With the salaries of Batum, Terry Rozier, Cody Zeller, Malik Monk, PJ Washington, Miles Bridges, Cody Martin and Devonte' Graham, the Hornets have just under $78 million committed to 2020-21. Bismack Biyombo's cap hold is $25.5 million. Renouncing his rights should be a no-brainer.
Without knowing exactly what the 2020-21 cap will be, that should give Charlotte enough room to go after a plus player who may not command max money.
Years ago, the Hornets signed Gordon Hayward to an offer sheet. It's hard to imagine him opting out of the final year of his deal with the Boston Celtics, but perhaps there is still a spark there if he enters free agency and is looking for another long-term deal.
A more realistic option might be Danilo Gallinari. He'll be an unrestricted free agent this offseason.
For the second straight season, he averaged more than 19 points with a 60-plus true shooting percentage. His ability to shoot from the outside and draw fouls could go a long way toward helping a team that ranks 27th in effective field-goal percentage and 22nd in free-throw-attempt rate.
Small-ball lineups with he and Washington in the frontcourt and Rozier and Graham in the backcourt could cause plenty of damage.
If the thrust of this article was "rational approaches to the offseason," the Cleveland Cavaliers would likely attempt to find a team to take on the rest of Kevin Love's contract (and maybe even Andre Drummond's, assuming he picks up his $28.8 million player option).
But if the Cavs decide they want to make a run at the 2021 playoffs, keeping Love and operating over the salary cap makes sense (keeping Drummond may be unavoidable).
This season, Love averaged 20.2 points, 11.2 rebounds, 3.6 assists and 3.0 threes per 75 possessions and posted a positive net rating swing. When he shared the floor with potential franchise building blocks Collin Sexton and Larry Nance Jr., the Cavs were plus-1.7 points per 100 possessions, compared to minus-7.8 overall. (They were minus-9.9 points per 100 possessions when Love played with Drummond.)
The most important part of this keep-Kevin plan, then, may be finding wings to supplement those three. Those could conceivably be Cedi Osman, Dante Exum, Darius Garland and Kevin Porter Jr., but landing a solid vet for the mid-level exception may yield earlier returns.
Players who may be available around that salary range include Crowder, Burks, Bazemore or Harkless.
This blueprint wouldn't make the Cavs postseason locks, but another year of development for the youngsters and some time for Love and Drummond to jell could put them in contention for a spot in the ever-open East.

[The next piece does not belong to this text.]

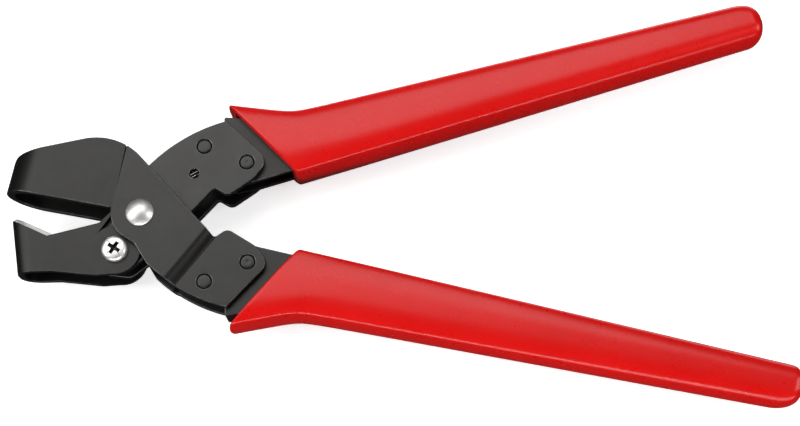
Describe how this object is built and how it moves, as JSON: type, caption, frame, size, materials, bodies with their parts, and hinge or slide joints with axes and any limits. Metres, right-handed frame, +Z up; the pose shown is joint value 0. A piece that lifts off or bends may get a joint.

Unlike most of the other teams detailed here, the Atlanta Hawks have an easy path to plenty of cap space.
Renouncing the rights to Chandler Parsons ($37.7 million cap hold) and Jeff Teague ($28.5 million) are no-brainers. And the plan for the space created by those renunciations should be one the Brooklyn Nets employed shortly after Sean Marks took over as general manager.
Atlanta should throw monster offers at restricted free agents around the league. There may be some concern about the eventual extensions of Trae Young and John Collins, but if the goal is winning now, it shouldn't be a big one.
It'd be difficult to pry Brandon Ingram away from the New Orleans Pelicans, but the Hawks should go for it (assuming New Orleans allows him to get to restricted free agency). Above-market offers for Beasley or Bogdanovic would make some sense, too.
This approach has a couple benefits.
First, it opens up the possibility of adding a good player on a similar timeline to a team that already boasts Young, Collins and Clint Capela. It's easy to imagine the fit of any of the above with those three.
Second, signing a restricted free agent to a huge deal can mess up the cap situation of the incumbent team or tie its hands during the moratorium on signing deals.
The regular season isn't the only time when competition exists in the NBA. The Hawks are in a unique position to go after solid names while simultaneously sticking it to teams around the league.
Golden State Warriors
There isn't much suspense here. Assuming relatively decent health, the Golden State Warriors are going to compete for a playoff spot in 2021 following a gap year in which Klay Thompson didn't play a single game and Stephen Curry only managed five.
Since the start of the 2014-15 season, the Warriors are plus-15.8 points per 100 possessions in the regular season and playoffs combined when Curry, Thompson and Draymond Green are on the floor.
If you're wondering how good that is, the Los Angeles Lakers' most-used trio this season (LeBron James, Anthony Davis and Danny Green) is plus-10.5 points per 100 possessions.
The most fascinating part of the Warriors' 2020-21 season might be the impact of that trio on Andrew Wiggins. Where will his career go now that he's the clear third option on a good team?
We can't end the analysis there, though. Not suggesting moves of any kind is boring. And the Warriors have a trade chip that could bring them to the Aaron Gordon sweepstakes.
"This can't work as a straight-up swap, but we'll present it as such to avoid getting entangled in the salary-cap weeds," B/R's Zach Buckley wrote after proposing a 2020 pick swap between Golden State and the Orlando Magic. "The Warriors would first need to use the Andre Iguodala trade exception on a player in a separate deal and then attach that player to this deal to match the money owed to Aaron Gordon."
Such a move would give the Warriors one of the most top-heavy rosters in the league, but a new "death lineup" with Curry, Thompson, Wiggins, Green and Gordon could be nightmarish for opponents.
The switchability of that group is off the charts. And with Curry and Thompson spacing the floor, slashing lanes would be open for Wiggins and Gordon.
Golden State playing it safe by running back mostly the same roster and adding this year's draft pick to the mix would be fine, but it has some other cards to play.